Zambia’s government quickly promised a full investigation, but trust is thin. Previous accidents—including a fatal underground collapse in 2019—produced headlines and official condolences, but few systemic changes. Industry watchdogs note that corruption, weak regulatory oversight, and political patronage have created an environment where mining safety is compromised in the name of output.
But this is not just a Zambian story.
Across sub-Saharan Africa, mining continues to reflect the unequal logic of colonialism: extract resources, export wealth, and import misery. In the Democratic Republic of Congo, children mine cobalt for smartphones. In South Africa, silicosis continues to haunt the lungs of former gold miners. In Ghana, mercury poisoning plagues rivers near artisanal gold sites. The profit may be repackaged as “foreign direct investment,” but the cost is always local—paid in bodies and poisoned land.
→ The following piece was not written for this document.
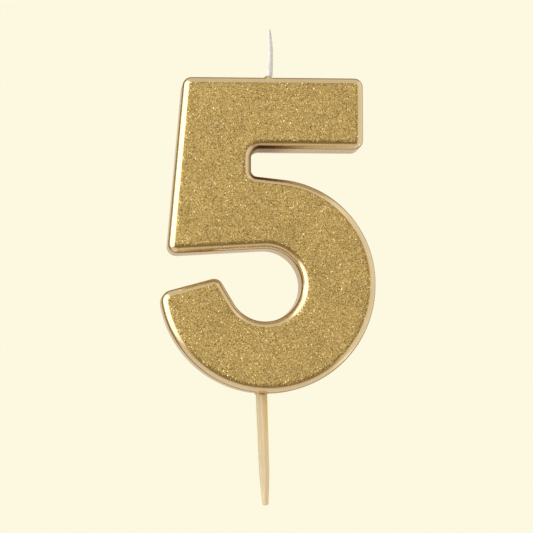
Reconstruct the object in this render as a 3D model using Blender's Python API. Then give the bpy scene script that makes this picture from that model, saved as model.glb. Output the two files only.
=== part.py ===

Why does this continue in 2025?
One reason is the race for green technology, which ironically relies heavily on metals like copper, cobalt, and lithium. As the Global North pivots to electric vehicles and renewable energy, Africa finds itself once again caught in a resource rush, with little say in the rules. Countries like Zambia are encouraged to boost mining output to stay “competitive”—even if it means loosening regulations, turning a blind eye to environmental degradation, or outsourcing operations to private foreign companies with opaque safety records.
But there’s also the matter of sovereignty—or the lack of it. While African leaders regularly proclaim “resource nationalism,” most mining contracts remain shrouded in secrecy, and taxation systems are notoriously vulnerable to manipulation. Corporations use complex legal structures and tax havens to shift profits abroad, while local communities fight for basic compensation when disasters strike.
Chingola’s landslide is not just a tragedy—it is an indictment. An indictment of a global economic model that regards African resources as open veins, not sovereign assets. An indictment of governments that pledge reform while cutting deals behind closed doors. An indictment of mining firms that invoke “zero harm” safety slogans even as they abandon dangerous pits for informal miners to scavenge.
For the families of the 11 dead, there will be no quick justice. There will be promises of memorials, perhaps small cash compensations, and certainly no shortage of press releases about future vigilance. But the cycle—dig, collapse, bury, forget—will continue unless radical change takes root.
That change must start with transparency and accountability. African governments must publish all mining contracts and establish independent oversight with real enforcement powers. Informal miners must be brought into the legal fold and given protection, not chased out like criminals. And foreign investors must be held to international labor and safety standards, not just extract-and-go strategies disguised as development.
Until then, every new mine in Africa might as well come with its own cemetery.